5.) Gereformeerde Gemeenten onder het kruis (enkele gemeenten die niet waren betrokken bij de vereniging van 1869, of die zich daarvan later weer hebben losgemaakt, en die vanaf 1890 rond ds. E. Fransen te Lisse weer een vast verband vormen).
Ten slotte nog verschillende kleine groepen, zoals de Oud-Nederduitsch Gereformeerde Gemeenten en allerlei vrije gemeenten.
Christelijke Gereformeerde Kerk:
In 1892 gaan de Christelijke Gereformeerde Kerk (1869) en de Nederduitsch Gereformeerde Kerken (dolerende) samen onder de naam Gereformeerde Kerken in Nederland (in 2004 opgegaan in de Protestantse Kerk in Nederland, PKN). Enkele predikanten onttrekken zich aan de vereniging van 1892 en zetten de Christelijke Gereformeerde Kerk voort (vanaf 1947: Christelijke Gereformeerde Kerken).
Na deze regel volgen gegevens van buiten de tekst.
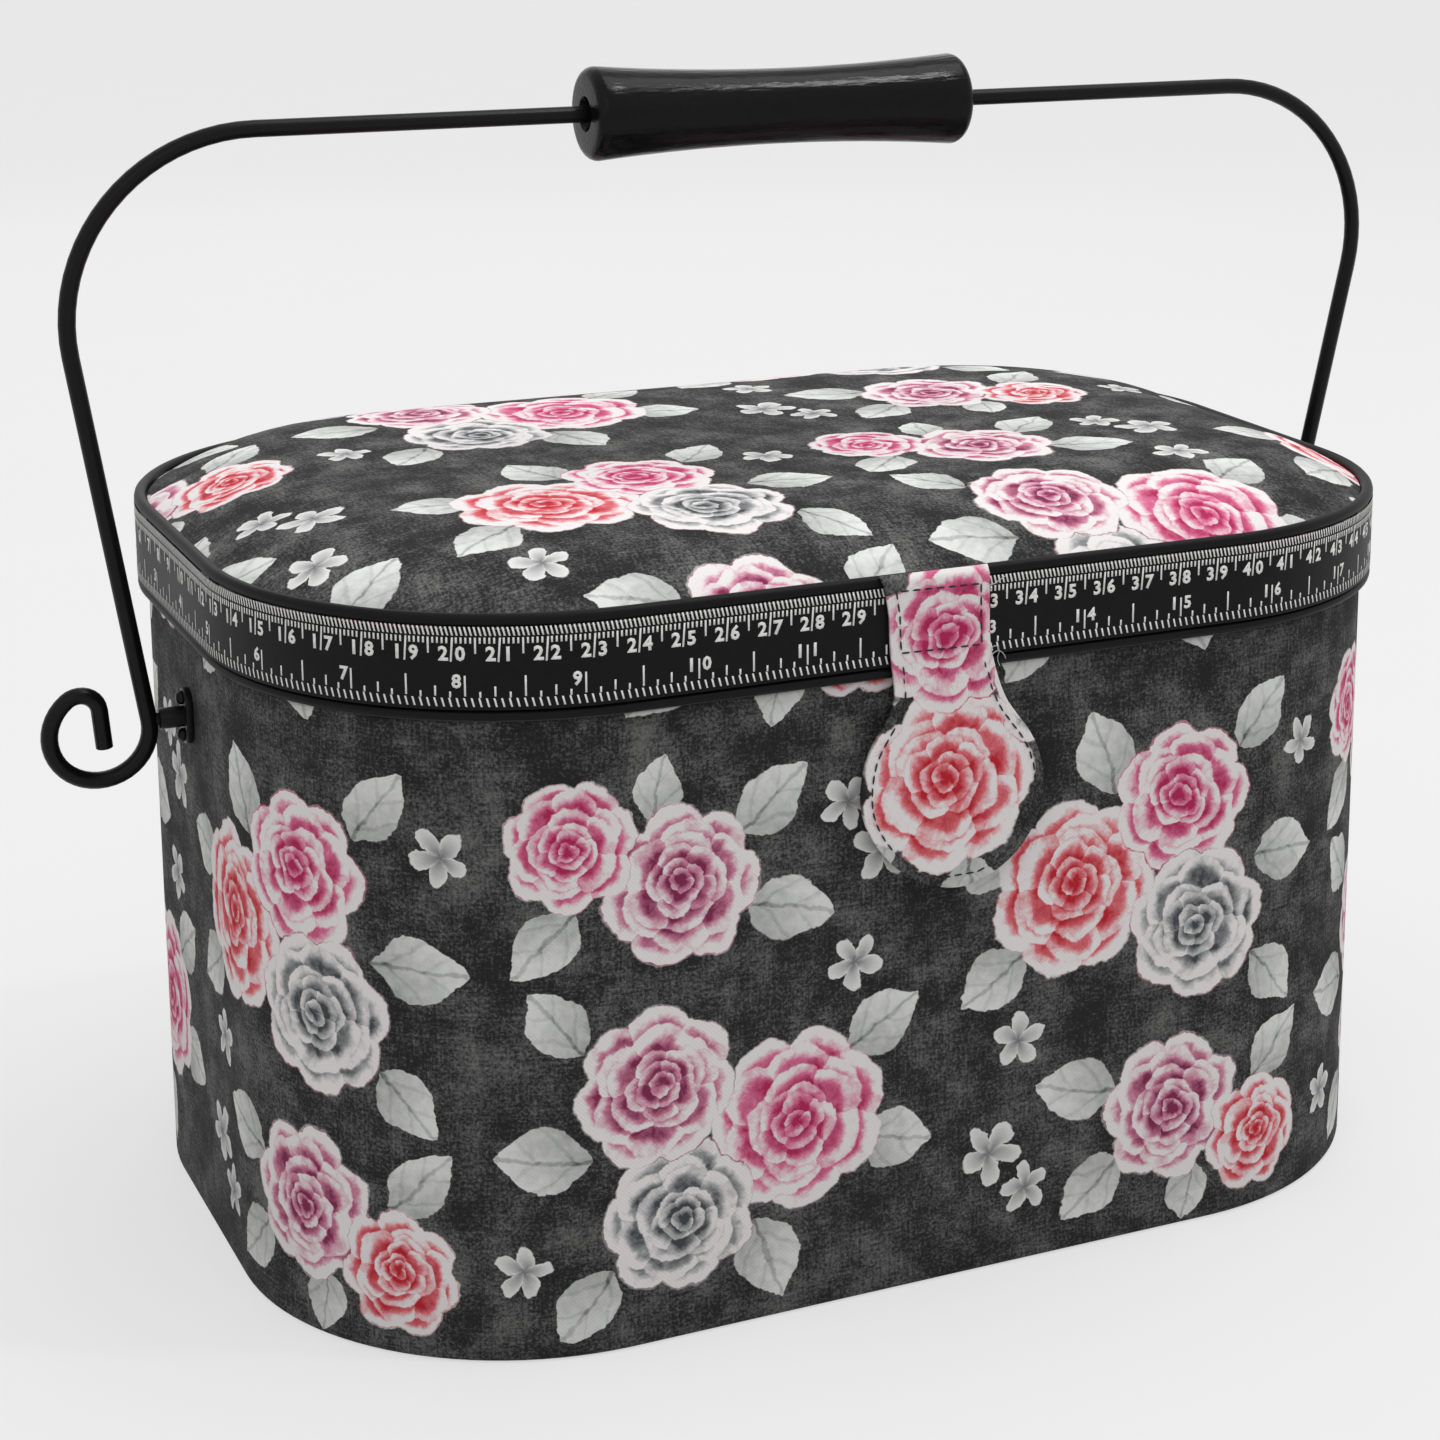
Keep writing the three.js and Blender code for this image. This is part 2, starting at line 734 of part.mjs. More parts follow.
const endPieces = {
  bracket: [bracket(), 'steel'],
  bracket_backing: [backing(), 'steel'],
  bracket_screw_low: [bracketScrew(screwHeights[0]), 'steel'],
  bracket_screw_high: [bracketScrew(screwHeights[1]), 'steel'],
};
for (const [name, [geometry, look]] of Object.entries(endPieces)) {
  add(box, `${name}_right`, geometry, look);
  add(box, `${name}_left`, otherEnd(geometry), look);
}

// Wire bail: straight bar, round shoulders, leaning legs and a scroll below each pivot


// Half of the wire's centre line, from the middle of the bar to the end of the scroll.
function bailHalf() {
  const foot = new THREE.Vector2(legFoot, 0);
  const shoulder = new THREE.Vector2(legFoot - barSetback, bailRise - shoulderRadius);
  const reach = foot.clone().sub(shoulder);
  const turn = Math.acos(shoulderRadius / reach.length());
  const lean = Math.atan2(reach.y, reach.x) + turn;
  const points = [new THREE.Vector2(0, bailRise)];
  const arc = (centre, radius, from, to, steps) => {
    for (let step = 0; step <= steps; step += 1) {
      const angle = from + (to - from) * step / steps;
      const away = new THREE.Vector2(Math.cos(angle), Math.sin(angle));
      points.push(centre.clone().addScaledVector(away, radius));
    }
  };
  arc(shoulder, shoulderRadius, Math.PI / 2, lean, cornerSteps);
  const down = new THREE.Vector2(Math.sin(lean), -Math.cos(lean));
  points.push(foot.clone());
  const outward = new THREE.Vector2(-down.y, down.x);
  const scroll = foot.clone().addScaledVector(outward, scrollRadius);
  const from = Math.atan2(-outward.y, -outward.x);
  const end = from + THREE.MathUtils.degToRad(scrollTurnDeg);
  arc(scroll, scrollRadius, from, end, 2 * cornerSteps);
  const inward = new THREE.Vector2(-Math.cos(end), -Math.sin(end));
  const curl = scroll.clone().addScaledVector(inward, curlRadius - scrollRadius);
  const stop = end + THREE.MathUtils.degToRad(curlTurnDeg);
  arc(curl, curlRadius, end, stop, cornerSteps / 2);
  const last = points[points.length - 1];
  const tail = new THREE.Vector2(-Math.sin(stop), Math.cos(stop));
  points.push(last.clone().addScaledVector(tail, scrollTail));
  return points.filter((p, i) => !i || p.distanceTo(points[i - 1]) > layerGap);
}

// Round wire along points drawn in x and z.
function wire(points, radius) {
  const rings = points.map((point, i) => {
    const before = points[Math.max(i - 1, 0)];
    const after = points[Math.min(i + 1, points.length - 1)];
    const into = point.clone().sub(before).normalize();
    const out = after.clone().sub(point).normalize();
    const along = into.clone().add(out).normalize();
    const widen = radius / Math.max(along.dot(out.lengthSq() ? out : into), 0.5);
    const ring = [];
    for (let side = 0; side < wireSides; side += 1) {
      const angle = 2 * Math.PI * side / wireSides;
      const across = widen * Math.cos(angle);
      ring.push(new THREE.Vector3(
        point.x + along.y * across, radius * Math.sin(angle), point.y - along.x * across,
      ));
    }
    return ring;
  });
  return loft(rings);
}

function bail() {
  const right = bailHalf();
  const left = right.slice(1).reverse().map((p) => new THREE.Vector2(-p.x, p.y));
  const pinEnd = boreEnd + pivotPinEndGap;
  return join([
    wire([...left, ...right], wireRadius),
    rod(0, 0, pivotPinRadius, pinEnd, legFoot),
    rod(0, 0, pivotPinRadius, -legFoot, -pinEnd),
  ]);
}

add(handle, 'bail_wire', bail(), 'wire');

// Turned grip, bored for the wire, waisted and with rounded ends

function grip() {
  const half = gripLength / 2;
  const bore = wireRadius + runningClearance;
  const outside = [];
  const steps = cornerSteps;
  for (let step = 0; step <= steps; step += 1) {
    const along = -half + gripEdge + (gripLength - 2 * gripEdge) * step / steps;
    const share = (along / (half - gripEdge)) ** 2;
    outside.push([gripWaistRadius + (gripEndRadius - gripWaistRadius) * share, along]);
  }
  const edge = (sign) => [Math.PI / 6, Math.PI / 3, Math.PI / 2].map((angle) => [
    gripEndRadius - gripEdge * (1 - Math.cos(angle)), sign * (half - gripEdge + gripEdge * Math.sin(angle)),
  ]);
  const mouth = (sign) => [
    [gripMouthRadius, sign * half], [gripMouthRadius - gripMouthDepth / 2, sign * (half - gripMouthDepth)],
    [bore, sign * (half - gripMouthDepth)],
  ];
  const profile = [
    ...mouth(-1).reverse(), ...edge(-1).reverse(), ...outside, ...edge(1), ...mouth(1),
  ];
  const points = [...profile, profile[0]].map(([r, x]) => new THREE.Vector2(r, x));
  return new THREE.LatheGeometry(points, pinSides).rotateZ(-Math.PI / 2).translate(0, 0, bailRise);
}

add(handle, 'grip', grip(), 'grip');

export default sewingBox;
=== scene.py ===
import math

import bmesh
import bpy
from mathutils import Matrix, Vector, noise


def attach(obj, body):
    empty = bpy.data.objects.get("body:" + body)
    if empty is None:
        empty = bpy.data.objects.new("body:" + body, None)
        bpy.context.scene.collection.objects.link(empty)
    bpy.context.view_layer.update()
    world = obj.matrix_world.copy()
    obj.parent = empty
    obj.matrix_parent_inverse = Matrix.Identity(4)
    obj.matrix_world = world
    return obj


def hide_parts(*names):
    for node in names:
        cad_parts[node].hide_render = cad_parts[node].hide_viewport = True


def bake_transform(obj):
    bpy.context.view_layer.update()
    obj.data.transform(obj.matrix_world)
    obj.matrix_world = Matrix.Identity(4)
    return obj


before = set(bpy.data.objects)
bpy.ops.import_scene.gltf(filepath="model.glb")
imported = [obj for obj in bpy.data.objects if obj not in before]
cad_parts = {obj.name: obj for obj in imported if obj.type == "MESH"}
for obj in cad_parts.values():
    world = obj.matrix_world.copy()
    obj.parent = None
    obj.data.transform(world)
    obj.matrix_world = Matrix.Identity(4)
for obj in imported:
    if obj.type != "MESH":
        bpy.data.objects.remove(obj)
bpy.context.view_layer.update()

mm = 0.001

# Camera: it stands in front of the box, to its left and above it, and looks a little
# down on the lid.
eye = bpy.data.cameras.new("eye")
eye.lens, eye.sensor_width = 77.203, 36
eye.shift_x, eye.shift_y = -0.1389, -0.1667
camera = bpy.data.objects.new("camera", eye)
camera.matrix_world = (
    Matrix.Translation(Vector((-299.05, -693.41, 344.73)) * mm)
    @ Matrix.Rotation(math.radians(-26.362), 4, "Z")
    @ Matrix.Rotation(math.radians(90 - 12.950), 4, "X")
    @ Matrix.Rotation(math.radians(0.4516), 4, "Z"))
bpy.context.collection.objects.link(camera)
bpy.context.scene.camera = camera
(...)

Vereniging van 1907 – Gereformeerde Gemeenten in Nederland:
De (ledeboeriaanse) Gereformeerde Gemeenten en de Gereformeerde Gemeenten onder het kruis gaan in 1907 samen in één kerkverband. Zij vormden twee kleine reststromen van de Afscheiding van 1834. De vereniging krijgt haar beslag op de vergadering van 9 en 10 oktober 1907 te Rotterdam. Het nieuwe kerkverband krijgt de naam Gereformeerde Gemeenten in Nederland. Plaatselijk openbaart ze zich als Gereformeerde Gemeente te ... (met vermelding van de plaatsnaam).
Kerkscheuring 1953:
Er ontstaat een scheuring in het kerkverband, waarvan de basis is terug te voeren op een leergeschil over de prediking van het aanbod van genade. De synode ontheft dr. C. Steenblok van het docentschap aan de Theologische School. Degenen die het met de synodemeerderheid niet eens zijn, komen buiten het kerkverband te staan en vormen voortaan een kerkverband met de oorspronkelijke naam Gereformeerde Gemeenten in Nederland. Ook plaatselijk openbaart men zich nadien als Gereformeerde Gemeente in Nederland te ... (met vermelding van de plaatsnaam).